Indicate only the number of lines in the listing below in which the word "parts" appears.

#### MATERIAL SHOWN

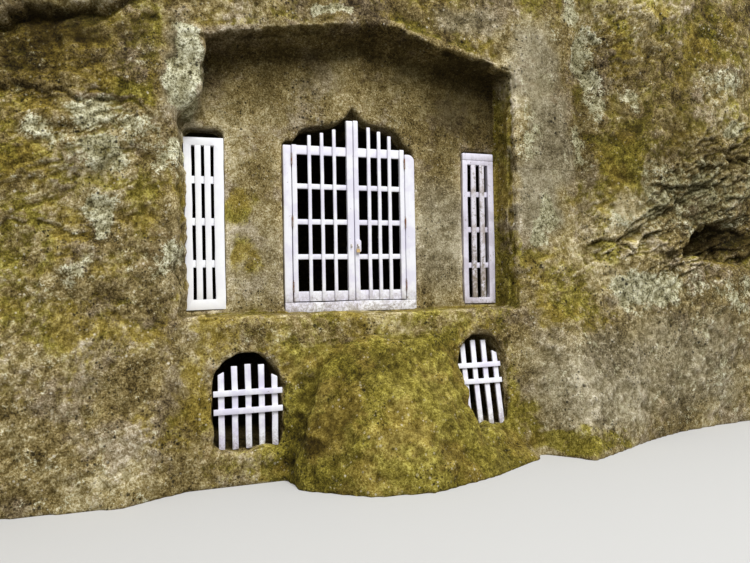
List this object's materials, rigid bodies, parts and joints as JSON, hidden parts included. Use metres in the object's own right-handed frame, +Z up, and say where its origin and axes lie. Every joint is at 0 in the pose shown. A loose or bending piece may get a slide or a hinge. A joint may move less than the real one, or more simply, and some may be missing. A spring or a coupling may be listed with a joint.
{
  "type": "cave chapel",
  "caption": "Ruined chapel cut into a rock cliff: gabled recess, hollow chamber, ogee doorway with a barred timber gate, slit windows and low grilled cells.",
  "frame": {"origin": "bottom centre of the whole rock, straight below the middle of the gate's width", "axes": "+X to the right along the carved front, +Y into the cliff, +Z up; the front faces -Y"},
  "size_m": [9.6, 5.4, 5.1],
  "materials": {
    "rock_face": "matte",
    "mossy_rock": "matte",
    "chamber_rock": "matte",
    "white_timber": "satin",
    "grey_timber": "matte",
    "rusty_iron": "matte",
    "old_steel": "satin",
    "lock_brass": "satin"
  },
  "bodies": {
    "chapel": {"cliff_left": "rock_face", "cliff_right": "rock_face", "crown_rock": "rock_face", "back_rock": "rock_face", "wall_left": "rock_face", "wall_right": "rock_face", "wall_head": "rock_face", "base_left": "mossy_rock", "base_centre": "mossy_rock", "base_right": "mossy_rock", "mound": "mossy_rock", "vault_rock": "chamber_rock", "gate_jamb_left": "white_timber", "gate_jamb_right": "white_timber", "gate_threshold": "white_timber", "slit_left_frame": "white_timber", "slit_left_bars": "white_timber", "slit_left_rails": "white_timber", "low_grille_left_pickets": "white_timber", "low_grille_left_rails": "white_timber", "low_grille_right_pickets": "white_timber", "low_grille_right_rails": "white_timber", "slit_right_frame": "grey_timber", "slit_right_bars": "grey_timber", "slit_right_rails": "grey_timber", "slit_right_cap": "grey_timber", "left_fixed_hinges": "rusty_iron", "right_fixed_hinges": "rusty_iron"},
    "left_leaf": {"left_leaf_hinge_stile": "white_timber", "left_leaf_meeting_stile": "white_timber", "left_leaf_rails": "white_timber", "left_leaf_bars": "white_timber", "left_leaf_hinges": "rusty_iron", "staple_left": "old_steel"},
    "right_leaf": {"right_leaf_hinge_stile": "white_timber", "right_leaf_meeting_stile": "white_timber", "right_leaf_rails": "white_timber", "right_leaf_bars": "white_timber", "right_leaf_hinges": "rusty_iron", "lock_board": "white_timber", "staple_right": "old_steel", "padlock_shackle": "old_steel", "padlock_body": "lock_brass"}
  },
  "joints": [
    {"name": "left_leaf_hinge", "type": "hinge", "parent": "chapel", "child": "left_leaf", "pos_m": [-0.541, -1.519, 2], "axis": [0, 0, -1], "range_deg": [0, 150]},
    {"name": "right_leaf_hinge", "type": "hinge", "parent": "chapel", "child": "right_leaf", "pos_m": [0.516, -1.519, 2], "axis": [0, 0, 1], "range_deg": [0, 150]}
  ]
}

########
#### MATERIAL SHOWN

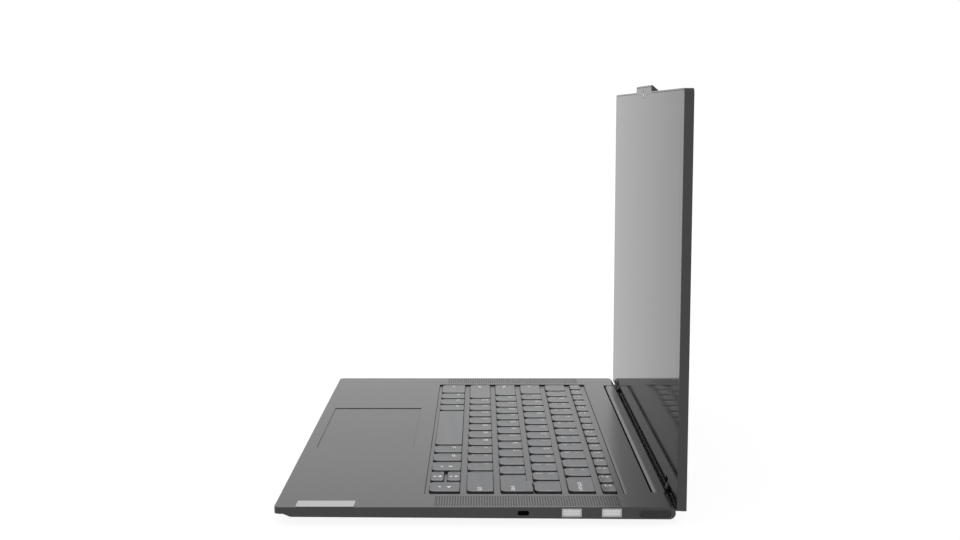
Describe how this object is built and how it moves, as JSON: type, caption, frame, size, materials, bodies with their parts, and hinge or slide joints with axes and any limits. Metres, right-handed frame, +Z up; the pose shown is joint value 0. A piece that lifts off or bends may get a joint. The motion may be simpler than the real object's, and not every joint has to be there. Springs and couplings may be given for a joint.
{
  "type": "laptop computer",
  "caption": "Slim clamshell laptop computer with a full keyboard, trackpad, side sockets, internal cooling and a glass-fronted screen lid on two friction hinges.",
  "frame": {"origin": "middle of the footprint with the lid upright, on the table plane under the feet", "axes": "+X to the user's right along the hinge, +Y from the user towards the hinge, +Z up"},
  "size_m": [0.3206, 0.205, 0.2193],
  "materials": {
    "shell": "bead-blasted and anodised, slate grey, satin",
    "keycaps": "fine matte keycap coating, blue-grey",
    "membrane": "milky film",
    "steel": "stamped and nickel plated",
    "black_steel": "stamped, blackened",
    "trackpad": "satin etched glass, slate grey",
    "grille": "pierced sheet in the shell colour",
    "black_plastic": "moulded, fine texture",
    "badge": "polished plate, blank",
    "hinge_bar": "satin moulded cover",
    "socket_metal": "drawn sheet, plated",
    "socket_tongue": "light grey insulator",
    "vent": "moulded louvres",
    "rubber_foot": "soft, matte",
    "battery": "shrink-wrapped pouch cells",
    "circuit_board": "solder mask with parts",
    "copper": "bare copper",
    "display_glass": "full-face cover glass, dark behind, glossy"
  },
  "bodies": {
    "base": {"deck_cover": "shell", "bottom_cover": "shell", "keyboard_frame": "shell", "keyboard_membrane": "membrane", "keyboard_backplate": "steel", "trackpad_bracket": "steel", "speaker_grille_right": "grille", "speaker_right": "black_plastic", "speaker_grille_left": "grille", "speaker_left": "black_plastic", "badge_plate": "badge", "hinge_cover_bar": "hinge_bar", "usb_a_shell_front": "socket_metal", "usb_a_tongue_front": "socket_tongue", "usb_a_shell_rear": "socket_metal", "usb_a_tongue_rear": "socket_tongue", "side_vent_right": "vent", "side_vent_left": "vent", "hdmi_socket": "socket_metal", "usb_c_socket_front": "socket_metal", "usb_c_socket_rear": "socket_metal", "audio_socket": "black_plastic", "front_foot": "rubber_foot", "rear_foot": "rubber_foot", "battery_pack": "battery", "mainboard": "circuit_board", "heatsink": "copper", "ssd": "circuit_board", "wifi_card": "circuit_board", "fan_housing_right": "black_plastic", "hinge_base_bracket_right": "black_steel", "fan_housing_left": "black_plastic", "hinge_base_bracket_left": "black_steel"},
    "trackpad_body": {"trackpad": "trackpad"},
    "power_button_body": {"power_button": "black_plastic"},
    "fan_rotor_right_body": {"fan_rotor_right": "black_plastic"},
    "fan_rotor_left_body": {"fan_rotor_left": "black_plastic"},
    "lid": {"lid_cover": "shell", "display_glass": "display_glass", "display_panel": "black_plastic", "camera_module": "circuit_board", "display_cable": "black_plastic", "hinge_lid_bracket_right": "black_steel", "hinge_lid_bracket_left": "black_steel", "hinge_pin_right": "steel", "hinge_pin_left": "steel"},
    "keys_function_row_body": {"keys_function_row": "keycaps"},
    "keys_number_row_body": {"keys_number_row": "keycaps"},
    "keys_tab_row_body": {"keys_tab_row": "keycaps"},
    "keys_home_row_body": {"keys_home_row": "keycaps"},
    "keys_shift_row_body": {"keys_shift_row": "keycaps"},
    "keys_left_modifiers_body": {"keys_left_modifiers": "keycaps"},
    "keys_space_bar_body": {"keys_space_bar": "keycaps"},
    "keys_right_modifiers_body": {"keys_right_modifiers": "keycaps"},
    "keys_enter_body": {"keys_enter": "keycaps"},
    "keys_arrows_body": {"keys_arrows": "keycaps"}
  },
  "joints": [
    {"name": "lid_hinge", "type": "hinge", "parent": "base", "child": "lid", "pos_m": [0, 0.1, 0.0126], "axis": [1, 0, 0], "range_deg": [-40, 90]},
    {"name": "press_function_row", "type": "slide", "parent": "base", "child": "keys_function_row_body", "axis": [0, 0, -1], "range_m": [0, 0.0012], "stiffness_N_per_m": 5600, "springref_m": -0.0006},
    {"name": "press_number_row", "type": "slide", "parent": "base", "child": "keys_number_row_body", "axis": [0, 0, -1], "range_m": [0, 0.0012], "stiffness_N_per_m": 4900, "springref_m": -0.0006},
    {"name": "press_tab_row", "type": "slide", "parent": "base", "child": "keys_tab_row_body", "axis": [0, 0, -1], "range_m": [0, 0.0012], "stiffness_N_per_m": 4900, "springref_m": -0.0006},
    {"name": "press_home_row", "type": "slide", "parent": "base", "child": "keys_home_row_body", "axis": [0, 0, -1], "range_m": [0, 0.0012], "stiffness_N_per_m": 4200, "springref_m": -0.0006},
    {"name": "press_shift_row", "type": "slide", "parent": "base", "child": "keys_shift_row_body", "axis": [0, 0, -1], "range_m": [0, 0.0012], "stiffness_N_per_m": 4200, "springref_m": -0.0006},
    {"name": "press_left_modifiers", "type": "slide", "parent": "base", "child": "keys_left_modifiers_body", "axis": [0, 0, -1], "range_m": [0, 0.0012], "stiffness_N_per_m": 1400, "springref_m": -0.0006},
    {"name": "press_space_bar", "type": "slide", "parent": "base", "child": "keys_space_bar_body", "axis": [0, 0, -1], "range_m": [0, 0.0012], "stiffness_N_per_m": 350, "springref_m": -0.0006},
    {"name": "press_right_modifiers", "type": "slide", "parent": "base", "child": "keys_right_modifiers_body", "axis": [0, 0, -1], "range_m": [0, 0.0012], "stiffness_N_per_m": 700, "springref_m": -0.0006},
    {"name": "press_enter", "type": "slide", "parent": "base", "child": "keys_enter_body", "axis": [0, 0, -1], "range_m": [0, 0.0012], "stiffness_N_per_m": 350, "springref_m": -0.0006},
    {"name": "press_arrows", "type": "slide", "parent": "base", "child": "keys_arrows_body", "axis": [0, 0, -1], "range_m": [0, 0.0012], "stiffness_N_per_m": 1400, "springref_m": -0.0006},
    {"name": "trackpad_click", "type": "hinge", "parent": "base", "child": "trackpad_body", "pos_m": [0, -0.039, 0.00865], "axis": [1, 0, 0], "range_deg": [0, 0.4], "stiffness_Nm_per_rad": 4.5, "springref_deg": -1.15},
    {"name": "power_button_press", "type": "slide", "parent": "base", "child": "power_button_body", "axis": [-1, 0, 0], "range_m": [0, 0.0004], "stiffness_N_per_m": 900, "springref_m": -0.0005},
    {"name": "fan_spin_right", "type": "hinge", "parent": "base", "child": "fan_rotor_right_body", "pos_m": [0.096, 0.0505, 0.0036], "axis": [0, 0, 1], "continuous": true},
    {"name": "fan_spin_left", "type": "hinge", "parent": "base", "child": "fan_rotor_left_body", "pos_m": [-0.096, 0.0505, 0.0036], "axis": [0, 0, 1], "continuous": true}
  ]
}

########

# [EXERCISE OUTPUT]
3